# DIRECTIONS
Take from the listing each line that has the string "code".

# SUPPLIED RECORDS
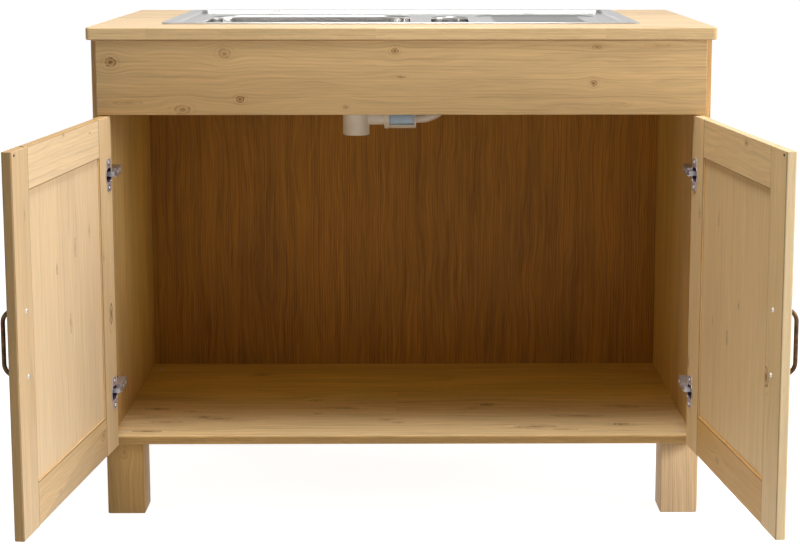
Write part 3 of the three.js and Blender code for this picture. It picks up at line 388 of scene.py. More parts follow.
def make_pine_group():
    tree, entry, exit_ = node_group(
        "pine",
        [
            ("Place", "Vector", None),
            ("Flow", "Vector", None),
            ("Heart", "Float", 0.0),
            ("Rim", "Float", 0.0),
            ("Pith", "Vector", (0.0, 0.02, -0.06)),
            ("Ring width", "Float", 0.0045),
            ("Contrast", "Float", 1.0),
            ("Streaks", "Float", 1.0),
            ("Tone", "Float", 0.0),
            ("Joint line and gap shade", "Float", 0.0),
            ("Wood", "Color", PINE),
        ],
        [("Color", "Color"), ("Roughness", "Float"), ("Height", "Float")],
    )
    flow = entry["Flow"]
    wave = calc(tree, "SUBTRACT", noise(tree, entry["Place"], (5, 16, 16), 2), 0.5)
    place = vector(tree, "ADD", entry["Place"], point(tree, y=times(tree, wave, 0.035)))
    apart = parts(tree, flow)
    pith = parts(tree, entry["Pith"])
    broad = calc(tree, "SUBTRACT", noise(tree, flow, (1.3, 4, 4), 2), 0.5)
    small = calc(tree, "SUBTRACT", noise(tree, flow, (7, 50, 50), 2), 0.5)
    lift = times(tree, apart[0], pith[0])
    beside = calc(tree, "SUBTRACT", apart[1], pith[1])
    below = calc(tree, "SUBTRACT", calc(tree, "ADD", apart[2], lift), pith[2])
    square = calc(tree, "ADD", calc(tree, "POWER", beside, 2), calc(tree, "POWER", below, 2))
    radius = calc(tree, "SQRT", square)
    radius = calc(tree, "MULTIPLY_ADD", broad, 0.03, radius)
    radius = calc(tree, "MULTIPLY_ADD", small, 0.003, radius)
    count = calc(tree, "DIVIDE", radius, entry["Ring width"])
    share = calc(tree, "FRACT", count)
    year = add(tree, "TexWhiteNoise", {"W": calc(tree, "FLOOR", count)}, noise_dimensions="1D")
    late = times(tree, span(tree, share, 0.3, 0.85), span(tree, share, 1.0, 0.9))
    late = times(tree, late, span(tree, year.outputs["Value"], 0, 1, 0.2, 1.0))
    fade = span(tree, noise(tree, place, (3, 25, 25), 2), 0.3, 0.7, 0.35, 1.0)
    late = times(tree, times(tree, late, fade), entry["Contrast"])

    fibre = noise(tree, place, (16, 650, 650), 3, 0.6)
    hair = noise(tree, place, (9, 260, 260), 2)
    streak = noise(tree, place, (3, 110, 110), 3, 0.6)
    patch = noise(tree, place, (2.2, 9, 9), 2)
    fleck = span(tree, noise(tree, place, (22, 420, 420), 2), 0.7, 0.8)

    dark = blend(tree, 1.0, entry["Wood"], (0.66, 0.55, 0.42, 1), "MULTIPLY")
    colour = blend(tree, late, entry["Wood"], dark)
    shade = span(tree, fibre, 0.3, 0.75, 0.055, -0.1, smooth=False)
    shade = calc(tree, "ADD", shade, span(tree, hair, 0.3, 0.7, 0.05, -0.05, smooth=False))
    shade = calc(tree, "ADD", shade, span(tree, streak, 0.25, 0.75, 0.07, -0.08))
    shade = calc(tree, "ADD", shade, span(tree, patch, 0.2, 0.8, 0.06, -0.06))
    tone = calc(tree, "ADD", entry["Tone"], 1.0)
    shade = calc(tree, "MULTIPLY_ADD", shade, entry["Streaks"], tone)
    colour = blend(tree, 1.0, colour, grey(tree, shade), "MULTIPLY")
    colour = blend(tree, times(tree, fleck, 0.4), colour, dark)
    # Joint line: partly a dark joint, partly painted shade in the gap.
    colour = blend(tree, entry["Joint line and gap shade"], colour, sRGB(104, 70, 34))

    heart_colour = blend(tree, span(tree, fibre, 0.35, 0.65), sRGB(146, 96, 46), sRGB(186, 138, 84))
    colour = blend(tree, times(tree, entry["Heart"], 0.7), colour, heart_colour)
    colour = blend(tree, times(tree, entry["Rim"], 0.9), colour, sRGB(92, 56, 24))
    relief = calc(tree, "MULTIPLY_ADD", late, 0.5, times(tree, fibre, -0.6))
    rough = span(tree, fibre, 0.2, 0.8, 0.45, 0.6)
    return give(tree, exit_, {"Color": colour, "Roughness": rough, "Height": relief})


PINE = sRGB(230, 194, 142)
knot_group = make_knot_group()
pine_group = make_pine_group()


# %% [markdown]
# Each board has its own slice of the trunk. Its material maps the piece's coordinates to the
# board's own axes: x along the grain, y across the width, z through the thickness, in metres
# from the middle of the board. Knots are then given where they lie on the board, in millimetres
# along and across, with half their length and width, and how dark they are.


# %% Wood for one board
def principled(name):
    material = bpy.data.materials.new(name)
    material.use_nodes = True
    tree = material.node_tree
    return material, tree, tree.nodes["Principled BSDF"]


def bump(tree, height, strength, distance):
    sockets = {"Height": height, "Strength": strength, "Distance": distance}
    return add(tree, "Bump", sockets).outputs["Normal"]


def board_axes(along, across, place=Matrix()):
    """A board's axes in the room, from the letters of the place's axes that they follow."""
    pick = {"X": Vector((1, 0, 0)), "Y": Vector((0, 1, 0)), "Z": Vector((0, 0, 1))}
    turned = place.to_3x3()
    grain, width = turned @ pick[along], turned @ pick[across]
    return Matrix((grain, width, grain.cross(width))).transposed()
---
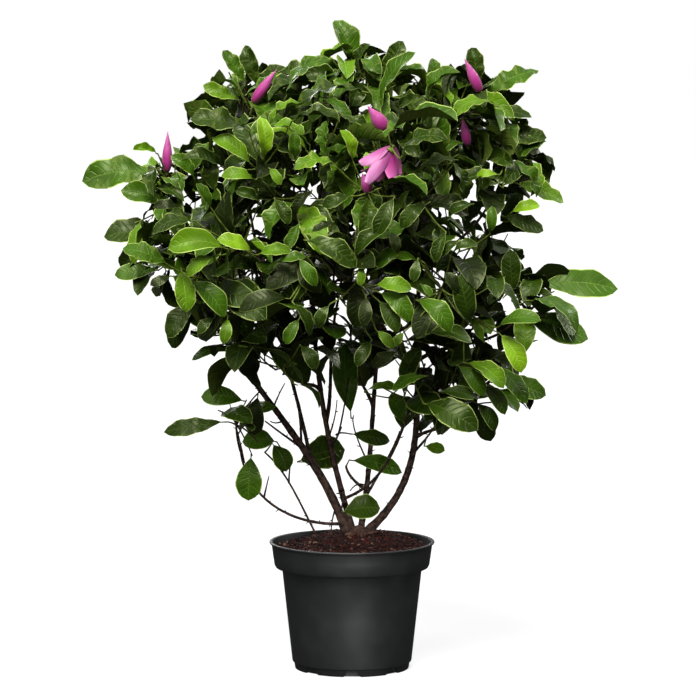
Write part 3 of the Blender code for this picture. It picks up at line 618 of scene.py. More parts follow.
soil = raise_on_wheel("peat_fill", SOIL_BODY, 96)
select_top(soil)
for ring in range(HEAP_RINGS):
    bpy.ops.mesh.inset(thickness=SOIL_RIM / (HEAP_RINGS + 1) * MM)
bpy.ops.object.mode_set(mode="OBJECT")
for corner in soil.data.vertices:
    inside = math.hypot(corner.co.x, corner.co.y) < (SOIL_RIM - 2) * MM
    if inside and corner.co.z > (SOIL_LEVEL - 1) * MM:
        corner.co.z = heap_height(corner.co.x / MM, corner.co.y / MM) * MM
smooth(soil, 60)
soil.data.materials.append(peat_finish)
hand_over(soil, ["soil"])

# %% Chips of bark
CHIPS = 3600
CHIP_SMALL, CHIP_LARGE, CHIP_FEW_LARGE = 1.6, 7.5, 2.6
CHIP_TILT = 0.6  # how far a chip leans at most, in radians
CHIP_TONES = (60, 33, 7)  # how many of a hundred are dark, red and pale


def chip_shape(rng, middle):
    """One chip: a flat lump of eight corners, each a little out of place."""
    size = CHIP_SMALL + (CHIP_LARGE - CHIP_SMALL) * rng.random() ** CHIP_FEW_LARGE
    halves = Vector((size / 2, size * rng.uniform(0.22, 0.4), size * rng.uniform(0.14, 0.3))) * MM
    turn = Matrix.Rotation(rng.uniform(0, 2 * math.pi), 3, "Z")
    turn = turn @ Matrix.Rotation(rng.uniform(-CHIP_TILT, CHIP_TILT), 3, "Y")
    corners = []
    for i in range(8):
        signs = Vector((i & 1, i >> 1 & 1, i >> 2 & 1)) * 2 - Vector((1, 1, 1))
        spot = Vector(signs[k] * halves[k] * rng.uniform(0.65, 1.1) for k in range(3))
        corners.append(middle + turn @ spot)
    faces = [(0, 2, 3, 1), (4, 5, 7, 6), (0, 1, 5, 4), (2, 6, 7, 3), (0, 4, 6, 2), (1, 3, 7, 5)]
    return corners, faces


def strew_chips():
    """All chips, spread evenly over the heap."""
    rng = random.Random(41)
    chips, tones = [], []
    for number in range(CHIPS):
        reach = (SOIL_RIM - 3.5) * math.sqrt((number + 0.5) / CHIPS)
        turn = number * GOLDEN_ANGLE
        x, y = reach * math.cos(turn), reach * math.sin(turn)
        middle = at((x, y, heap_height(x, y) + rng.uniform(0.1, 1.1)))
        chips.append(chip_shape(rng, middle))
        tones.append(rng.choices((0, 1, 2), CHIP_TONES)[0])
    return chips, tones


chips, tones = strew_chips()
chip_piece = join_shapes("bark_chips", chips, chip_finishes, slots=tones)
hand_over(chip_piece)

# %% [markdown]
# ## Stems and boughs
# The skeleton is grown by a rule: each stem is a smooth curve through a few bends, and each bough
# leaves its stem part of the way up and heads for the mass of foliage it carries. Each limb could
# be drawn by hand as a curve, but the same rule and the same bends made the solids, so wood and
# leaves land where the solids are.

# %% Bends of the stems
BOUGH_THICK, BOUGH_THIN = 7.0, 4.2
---
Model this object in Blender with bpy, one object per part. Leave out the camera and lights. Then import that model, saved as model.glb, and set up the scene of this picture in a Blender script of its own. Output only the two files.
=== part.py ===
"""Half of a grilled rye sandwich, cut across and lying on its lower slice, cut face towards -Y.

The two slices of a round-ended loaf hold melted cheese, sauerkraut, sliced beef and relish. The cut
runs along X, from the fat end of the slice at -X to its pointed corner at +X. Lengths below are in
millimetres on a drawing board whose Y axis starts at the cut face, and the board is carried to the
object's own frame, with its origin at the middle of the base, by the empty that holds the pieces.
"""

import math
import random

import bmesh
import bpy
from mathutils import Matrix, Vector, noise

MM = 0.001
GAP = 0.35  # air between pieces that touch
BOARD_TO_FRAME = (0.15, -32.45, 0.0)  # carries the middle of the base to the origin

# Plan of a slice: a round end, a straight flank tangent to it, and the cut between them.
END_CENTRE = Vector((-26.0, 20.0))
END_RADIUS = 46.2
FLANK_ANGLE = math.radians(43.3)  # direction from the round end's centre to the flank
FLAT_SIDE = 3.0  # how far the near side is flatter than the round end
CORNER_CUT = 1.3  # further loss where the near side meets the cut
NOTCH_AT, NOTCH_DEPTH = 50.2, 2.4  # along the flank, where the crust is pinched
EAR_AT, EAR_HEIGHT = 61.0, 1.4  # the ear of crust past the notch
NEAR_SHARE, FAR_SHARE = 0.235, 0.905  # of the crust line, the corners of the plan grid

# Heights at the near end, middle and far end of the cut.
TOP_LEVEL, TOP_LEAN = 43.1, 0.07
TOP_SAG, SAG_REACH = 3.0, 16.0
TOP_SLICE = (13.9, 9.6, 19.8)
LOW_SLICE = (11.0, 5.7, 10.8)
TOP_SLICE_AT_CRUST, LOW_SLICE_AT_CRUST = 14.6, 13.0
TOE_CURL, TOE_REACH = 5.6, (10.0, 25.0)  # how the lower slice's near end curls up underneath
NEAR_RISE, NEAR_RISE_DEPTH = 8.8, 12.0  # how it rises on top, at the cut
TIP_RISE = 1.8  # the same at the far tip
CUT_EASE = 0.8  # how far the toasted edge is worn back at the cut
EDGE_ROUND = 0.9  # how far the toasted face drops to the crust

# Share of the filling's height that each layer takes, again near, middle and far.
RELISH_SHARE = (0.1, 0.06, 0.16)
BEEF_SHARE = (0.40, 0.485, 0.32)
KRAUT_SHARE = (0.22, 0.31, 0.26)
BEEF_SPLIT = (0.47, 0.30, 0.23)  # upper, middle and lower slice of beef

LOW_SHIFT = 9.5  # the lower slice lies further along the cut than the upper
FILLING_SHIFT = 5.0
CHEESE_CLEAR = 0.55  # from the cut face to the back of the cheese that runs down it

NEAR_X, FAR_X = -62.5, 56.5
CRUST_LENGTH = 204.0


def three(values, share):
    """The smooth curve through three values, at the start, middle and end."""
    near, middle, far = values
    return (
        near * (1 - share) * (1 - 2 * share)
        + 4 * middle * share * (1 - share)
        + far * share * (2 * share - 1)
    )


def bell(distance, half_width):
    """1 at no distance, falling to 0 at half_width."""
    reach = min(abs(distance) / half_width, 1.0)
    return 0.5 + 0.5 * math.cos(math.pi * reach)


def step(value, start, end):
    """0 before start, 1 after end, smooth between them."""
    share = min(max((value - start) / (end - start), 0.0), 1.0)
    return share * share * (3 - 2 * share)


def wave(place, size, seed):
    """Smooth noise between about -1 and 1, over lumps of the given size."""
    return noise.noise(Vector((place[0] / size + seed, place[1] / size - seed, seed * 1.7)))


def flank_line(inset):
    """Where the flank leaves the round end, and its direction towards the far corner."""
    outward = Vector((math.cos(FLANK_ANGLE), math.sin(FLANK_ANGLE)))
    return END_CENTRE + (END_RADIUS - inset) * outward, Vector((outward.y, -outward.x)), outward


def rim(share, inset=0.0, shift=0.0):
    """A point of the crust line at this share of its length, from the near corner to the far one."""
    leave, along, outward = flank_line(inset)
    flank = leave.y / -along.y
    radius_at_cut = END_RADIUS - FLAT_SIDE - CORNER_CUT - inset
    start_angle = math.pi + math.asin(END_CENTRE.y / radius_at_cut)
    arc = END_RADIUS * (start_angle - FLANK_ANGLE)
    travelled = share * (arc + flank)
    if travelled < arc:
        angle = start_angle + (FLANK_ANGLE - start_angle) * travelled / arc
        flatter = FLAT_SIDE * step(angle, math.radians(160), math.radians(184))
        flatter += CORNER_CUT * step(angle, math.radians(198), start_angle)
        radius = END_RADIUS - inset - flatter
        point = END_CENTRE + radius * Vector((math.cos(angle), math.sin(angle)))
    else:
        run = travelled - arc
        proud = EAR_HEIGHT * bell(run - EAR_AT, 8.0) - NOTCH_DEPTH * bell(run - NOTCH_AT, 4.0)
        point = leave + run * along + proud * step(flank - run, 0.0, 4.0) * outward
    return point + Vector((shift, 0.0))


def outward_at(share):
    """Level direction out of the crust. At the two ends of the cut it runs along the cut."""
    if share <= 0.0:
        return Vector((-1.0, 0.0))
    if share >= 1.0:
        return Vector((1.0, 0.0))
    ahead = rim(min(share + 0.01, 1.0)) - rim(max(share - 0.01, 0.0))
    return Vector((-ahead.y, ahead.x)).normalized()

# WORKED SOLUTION
Write part 3 of the three.js and Blender code for this picture. It picks up at line 388 of scene.py. More parts follow.
Write part 3 of the Blender code for this picture. It picks up at line 618 of scene.py. More parts follow.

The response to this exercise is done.